ARTの力が大事と考える人材を会社全体に配置
ヤマハ発動機では、執行役員クリエイティブ本部長の長屋明浩氏にインタビューした。
同社は要件(1)については、2030年長期ビジョンに「ART for Human Possibilities~人はもっと幸せになれる~」を掲げ、そのストーリーを社内全体に浸透させている。サイエンス偏重に陥りやすい日本企業において、ART(アート)を生み出すことは人間にしか出来ないという考えの元、現場判断のスピードを上げ、「感動創造企業」というヤマハらしさを体現している。社会課題に対して上記の考えで取り組み、その過程を通してヤマハらしさを体験する。そうした場を作ることを、クリエイティブ本部の役割と捉えている。

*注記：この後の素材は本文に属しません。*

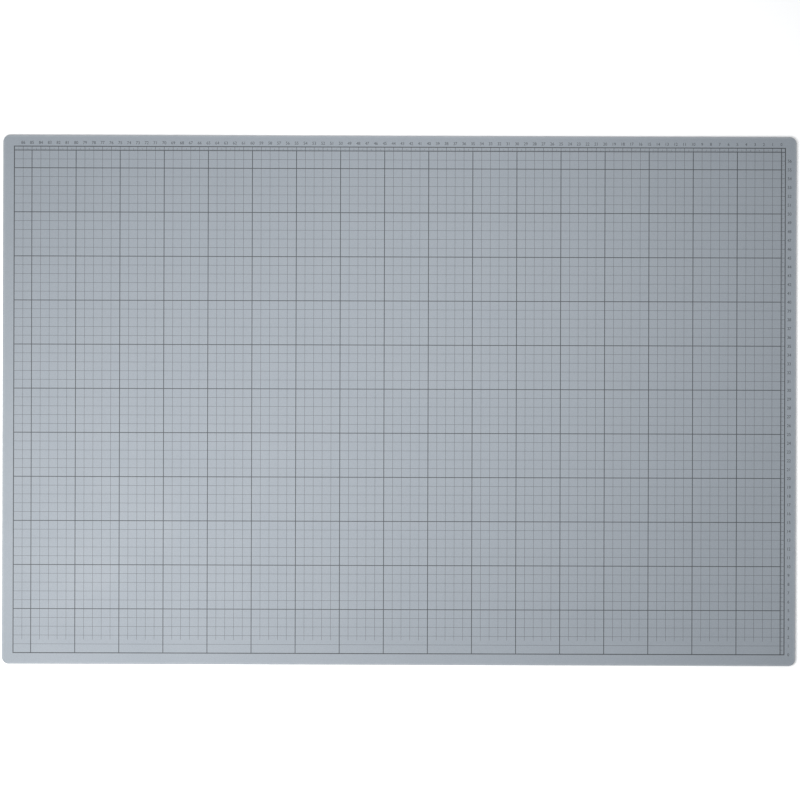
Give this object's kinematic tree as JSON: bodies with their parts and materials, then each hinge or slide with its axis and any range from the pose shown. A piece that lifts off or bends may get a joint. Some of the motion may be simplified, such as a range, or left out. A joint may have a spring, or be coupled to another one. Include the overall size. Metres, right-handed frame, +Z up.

要件(2)については、デザイン力を特殊なものと捉えず、誰にでも備わっている能力として、現場への定着を図っている。ARTの力が大事と考える人材を会社全体に配置し、一般にデザインから遠いと考えられがちな製造部隊も率先して共感を得られるように動くように促し、会社の中で異質感が持たれたり軋轢が生まれたりしないようにしている。
要件(3)については、事業展開において、ソロバン(採算)に偏らずロマンを大事にして、分かりやすくストーリーで伝えることを大切にしている。数字ばかりを気にするロジカルのみの経営では限界があり、どうしたいかという目的に基づく経営をすることがARTであると定義している。目的なき経営にならないようストーリーと定量数値を両立させている。